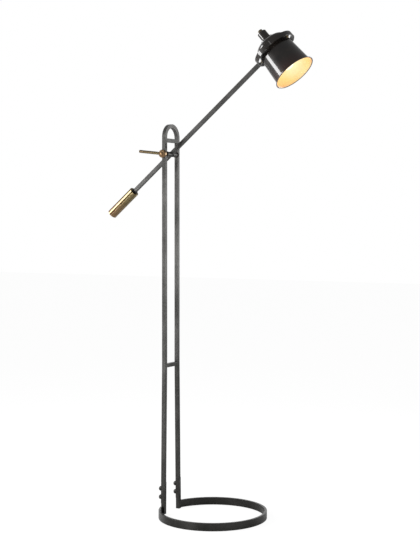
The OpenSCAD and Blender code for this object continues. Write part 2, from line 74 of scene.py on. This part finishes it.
# ---- Studio ----
# A pale floor under a white room. Both look white to the lens, and so does the wall behind
# the lamp in its reflections, but they light it only softly. Four soft boxes stand round it.
class Wire:
    """One socket in a material. Arithmetic on it adds Math nodes to the same material."""

    def __init__(self, tree, socket=None):
        self.tree = tree
        self.socket = socket

    def node(self, kind, settings, inputs, output=0):
        """Adds a node: its settings first, then the values or wires of its sockets."""
        made = self.tree.nodes.new("ShaderNode" + kind)
        for name, value in settings.items():
            if name == "stops":
                first, *others = value
                made.color_ramp.elements.remove(made.color_ramp.elements[1])
                made.color_ramp.elements[0].position, made.color_ramp.elements[0].color = first
                for position, colour in others:
                    made.color_ramp.elements.new(position).color = colour
            else:
                setattr(made, name, value)
        for name, value in inputs.items():
            if isinstance(value, Wire):
                self.tree.links.new(value.socket, made.inputs[name])
            else:
                made.inputs[name].default_value = value
        return Wire(self.tree, made.outputs[output] if len(made.outputs) else None)

    def feeds(self, place):
        self.tree.links.new(self.socket, place)

    def maths(self, operation, *terms):
        return self.node("Math", {"operation": operation}, dict(enumerate(terms)))

    def __add__(self, other):
        return self.maths("ADD", self, other)

    __radd__ = __add__

    def __sub__(self, other):
        return self.maths("SUBTRACT", self, other)

    def __rsub__(self, other):
        return self.maths("SUBTRACT", other, self)

    def __mul__(self, other):
        return self.maths("MULTIPLY", self, other)

    __rmul__ = __mul__

    def clamped(self):
        return self.node("Clamp", {}, {"Value": self})


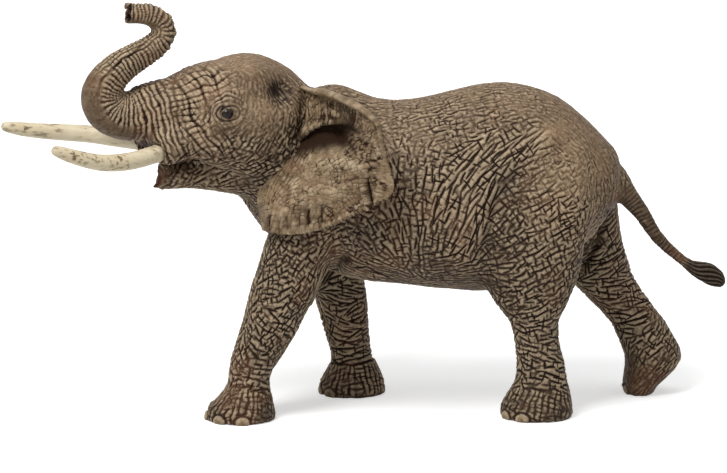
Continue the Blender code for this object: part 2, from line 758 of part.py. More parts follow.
def ear_form(name, side, size_shares, surface):
    """An ear as one sheet between its four edges, hollowed, pleated and rolled at the top."""
    tables = (ear_top_shares, ear_bottom_shares, ear_front_shares, ear_rear_shares)
    top, bottom, front, rear = [smooth_rows(shares, EAR_EDGE_STEPS) for shares in tables]
    first, last = -EAR_ROOT_COLUMNS, EAR_COLUMNS
    acrosses = np.array([index / EAR_COLUMNS for index in range(first, last + 1)])
    downs = np.array([index / EAR_ROWS for index in range(EAR_ROWS + 1)])
    sizes = np.array([EAR_SWEEP, EAR_REACH, EAR_LENGTH]) * np.array(size_shares)
    corners = (top[0], top[-1], bottom[0], bottom[-1])
    grid = np.zeros((len(downs), len(acrosses), 3))
    for row, down in enumerate(downs):
        for column, across in enumerate(acrosses):
            held = max(across, 0)
            spot = ((1 - down) * along_curve(top, held) + down * along_curve(bottom, held)
                    + (1 - held) * along_curve(front, down) + held * along_curve(rear, down)
                    - (1 - held) * (1 - down) * corners[0] - held * (1 - down) * corners[1]
                    - (1 - held) * down * corners[2] - held * down * corners[3])
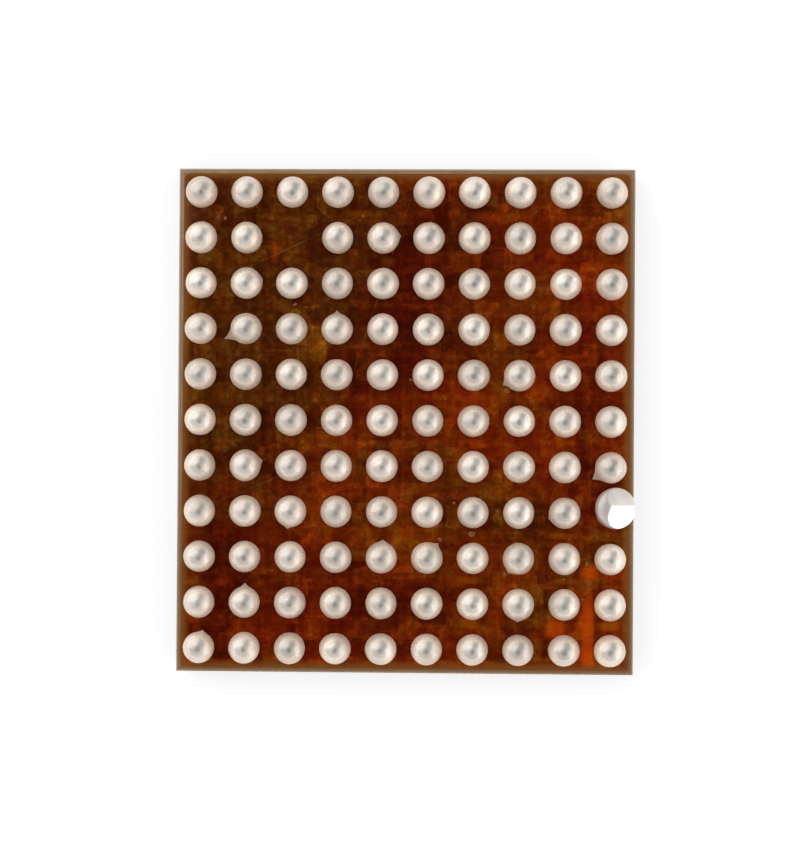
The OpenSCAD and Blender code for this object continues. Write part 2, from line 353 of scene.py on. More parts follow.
# the rim is paler towards one corner, and in places along the sides
spot = fit_node(tree, "ShaderNodeTexCoord").outputs["Object"]
to_corner = fit_node(tree, "ShaderNodeVectorMath", {0: spot, 1: palest_corner}, operation="DOT_PRODUCT")
paler_share = ramp_between(tree, to_corner.outputs["Value"], -0.0008, 0.0026, 0.05, 0.8)
paler_share = arithmetic(tree, "MULTIPLY", paler_share, ramp_between(tree, rim, 0.0, 0.00006, 1.0, 0.35))
paler_share = arithmetic(tree, "MULTIPLY", paler_share, ramp_between(tree, patches, 0.0, 1.0, 0.6, 1.0))
tone = blend_colours(tree, paler_share, tone, rim_ash)
tree.links.new(tone, shader.inputs["Base Color"])
tree.links.new(ramp_between(tree, speckle, 0.0, 1.0, 0.4, 0.65), shader.inputs["Roughness"])
shader.inputs["Specular IOR Level"].default_value = 0.2
raise_surface(tree, shader, speckle, 0.0000015, 0.6)
cad["wiring_stack"].material_slots[0].material = stack_glass

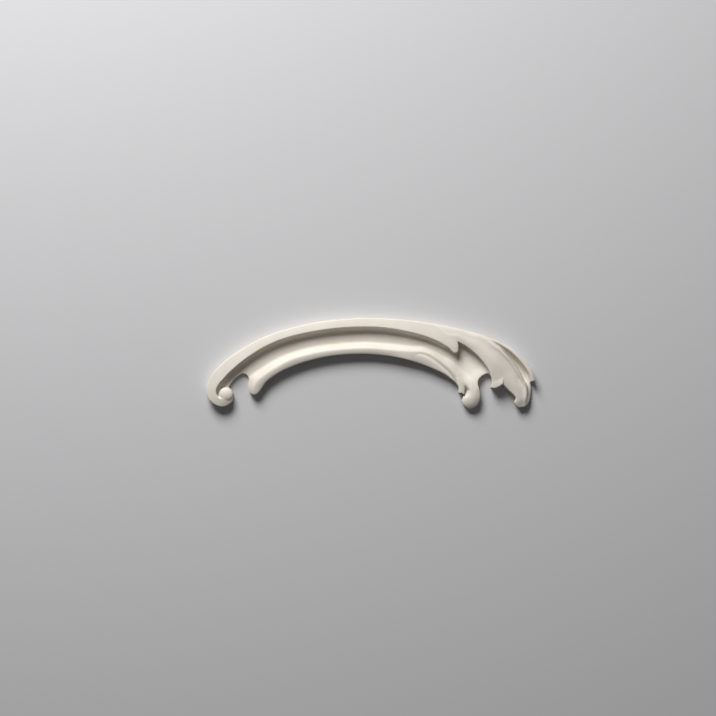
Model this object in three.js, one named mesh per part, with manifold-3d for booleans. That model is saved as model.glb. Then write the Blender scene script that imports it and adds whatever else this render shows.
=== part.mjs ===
━━━━
▶ Exercise aim
Pick out the lines above containing the word "parts", then copy them.

▶ Task result
Continue the Blender code for this object: part 2, from line 758 of part.py. More parts follow.
The OpenSCAD and Blender code for this object continues. Write part 2, from line 353 of scene.py on. More parts follow.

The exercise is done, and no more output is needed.